Intervenors would be between a rock and a hard place. If we seek information beyond what the Department thinks is reasonably necessary that’s vexatious and not compensable, but if we duplicate the information the Department seeks then that’s duplicative and not compensable.
The way the process works our actuaries run numbers based on the prior approval formula to find a rate indication, which often differs from the Department and the companies. We then seek more information to prove or disprove our position. The company usually resists and the Department can either back up our position or go against it. This give and take usually results in a lower rate than the one requested. As the data on Lara’s rate approvals shows, however, when Consumer Watchdog is not in the room, the companies usually get close to what they want.

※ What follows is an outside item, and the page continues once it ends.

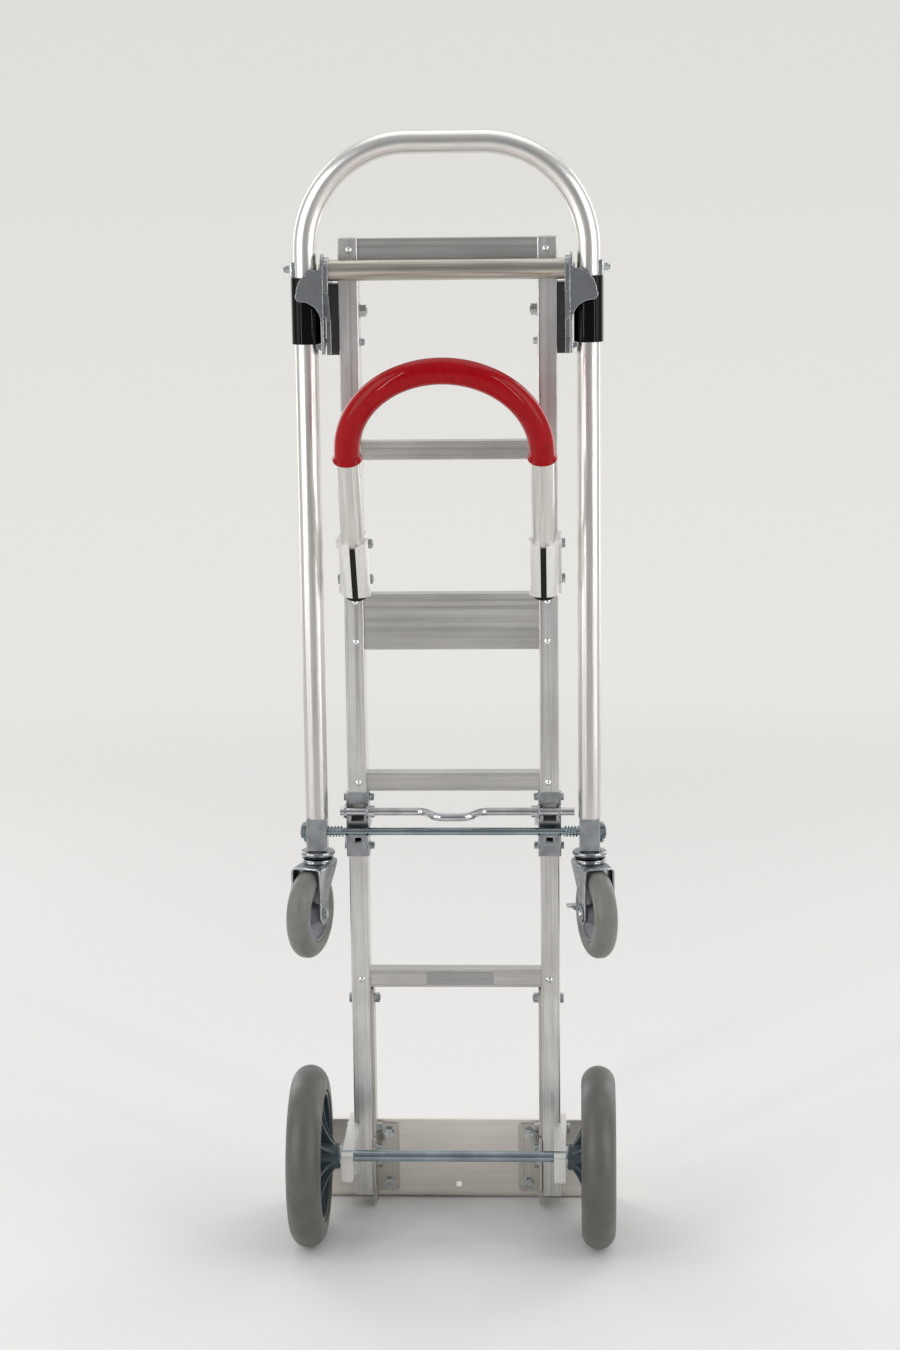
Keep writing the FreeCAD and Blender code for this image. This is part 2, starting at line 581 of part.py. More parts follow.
def release_bar():
    """Round bar through both latches, bent out in the middle to a pull, with two pawls; it ends in a
    washer and pin on the left and runs on past the latch on the right."""
    left_end, right_end = RAIL_X + LATCH_T + 7.0, RAIL_X + LATCH_T + 19.0
    out_y, half, bend, slope = U_Y - 34.0, 22.0, 20.0, 18.0
    y, z = U_Y, RELEASE_Z
    corners = [V(-left_end, y, z), V(-half - slope, y, z), V(-half, out_y, z),
               V(half, out_y, z), V(half + slope, y, z), V(right_end, y, z)]
    edges = []
    last = corners[0]
    for i in range(1, 5):
        a, b, c = corners[i - 1], corners[i], corners[i + 1]
        u, w = (a - b).normalize(), (c - b).normalize()
        turn = math.pi - u.getAngle(w)
        t = bend * math.tan(turn / 2)
        mid_dir = (u + w).normalize()
        centre = b + mid_dir * (bend / math.cos(turn / 2))
        edges.append(Part.LineSegment(last, b + u * t).toShape())
        edges.append(Part.Arc(b + u * t, centre - mid_dir * bend, b + w * t).toShape())
        last = b + w * t
    edges.append(Part.LineSegment(last, corners[5]).toShape())
    wire = Part.Wire(edges)
    hoop = Part.Wire(Part.Circle(corners[0], X, RELEASE_R).toShape())
    body = wire.makePipeShell([hoop], True, False)
    for s in (-1, 1):
        x = s * (RAIL_IN - 0.1 - LATCH_T - GAP)
        collar = rod((x, y, z), X * -s, 8.5, 9.0)
        pawl = prism([V(x, y - 7.5, z), V(x, y - 4.0, z - 18.7), V(x, y + 6.0, z - 18.7),
                      V(x, y + 7.5, z)], X * -s, 4.0)
        body = body.fuse([collar, pawl])
    washer = rod((-RAIL_X - 0.1 - LATCH_T - GAP, y, z), -X, 9.0, 1.6)
    pin = rod((-left_end + 1.9, y - 8.0, z), Y, 1.2, 16.0)
    return body.fuse([washer, pin]).removeSplitter()


# ---------------------------------------------------------------- main wheels

BRACKET_IN, BRACKET_MID, BRACKET_OUT = 141.5, RAIL_X + 0.15, 158.0


def axle_bracket(side):
    """Casting: a cheek along the outside of the rail and one behind it, joined by a lid, a web
    against the rail and the block that the axle passes through."""
    top, low, heel = 134.0, 50.0, 92.0
    rear, block_front = AXLE_Y - 18.0, AXLE_Y + 14.0

    def cheek(x, depth, front):
        return prism([V(x, front, low), V(x, front, top), V(x, rear + 8, top), V(x, rear + 8, heel),
                      V(x, block_front, heel), V(x, RAIL_BACK - 30, low + 14)], X, depth)

    outer = cheek(BRACKET_MID, BRACKET_OUT - BRACKET_MID, RAIL_FRONT - 4)
    inner = cheek(BRACKET_IN, 4.6, RAIL_BACK - 0.1)
    web = box(BRACKET_IN, BRACKET_MID + 2, RAIL_BACK - 6, RAIL_BACK - 0.1, low + 4, top)
    lid = box(BRACKET_IN, BRACKET_OUT, AXLE_Y, RAIL_BACK - 0.1, top - 4.5, top)
    block = box(BRACKET_IN, BRACKET_OUT, rear, block_front, heel, top)
    block = round_edges(block, 5, lambda e: along(e, X) and e.CenterOfMass.y < rear + 1)
    body = outer.fuse([inner, web, lid, block])
    body = body.cut(rod((BRACKET_IN - 1, AXLE_Y, AXLE_Z), X, AXLE_R + RUNNING, 20))
    for y, z in AXLE_BOLTS:
        body = drill(body, (BRACKET_MID, y, z), X, M8, 10)
    return sided(body.removeSplitter(), side)


def axle_bolts():
    out = []
    for s in (-1, 1):
        for y, z in AXLE_BOLTS:
            grip = BRACKET_OUT - RAIL_IN + STRIP_T + GAP / 3
            out.append(bolt((s * BRACKET_OUT, y, z), X * -s, grip, M8))
    return Part.makeCompound(out)


HUB_IN, HUB_OUT, AXLE_END = 160.6, 220.5, 226.0


def axle_rod():
    body = rod((-AXLE_END, AXLE_Y, AXLE_Z), X, AXLE_R, 2 * AXLE_END)
    return body.makeChamfer(1.0, [e for e in body.Edges if isinstance(e.Curve, Part.Circle)])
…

The other type of intervenor compensation is for the development of regulations. Lara has already imposed the standard that if you don’t agree with me, I will not pay you, which is why Consumer Watchdog and Consumer Federation recently sued him. The new regulations codify his right to deny compensation if he does not agree with the information presented.
The draft regulations stack the deck against intervenor compensation. In the hands of a vindictive commissioner like Lara, they could eviscerate the intervenor system and give insurance companies a free pass to rate hikes. The regulations are also likely to get Lara a corner office in an insurance consulting firm when he leaves office in 2027. If they go into effect, the rules could prevent the public from having representation in rate cases and the billions they have saved as a result.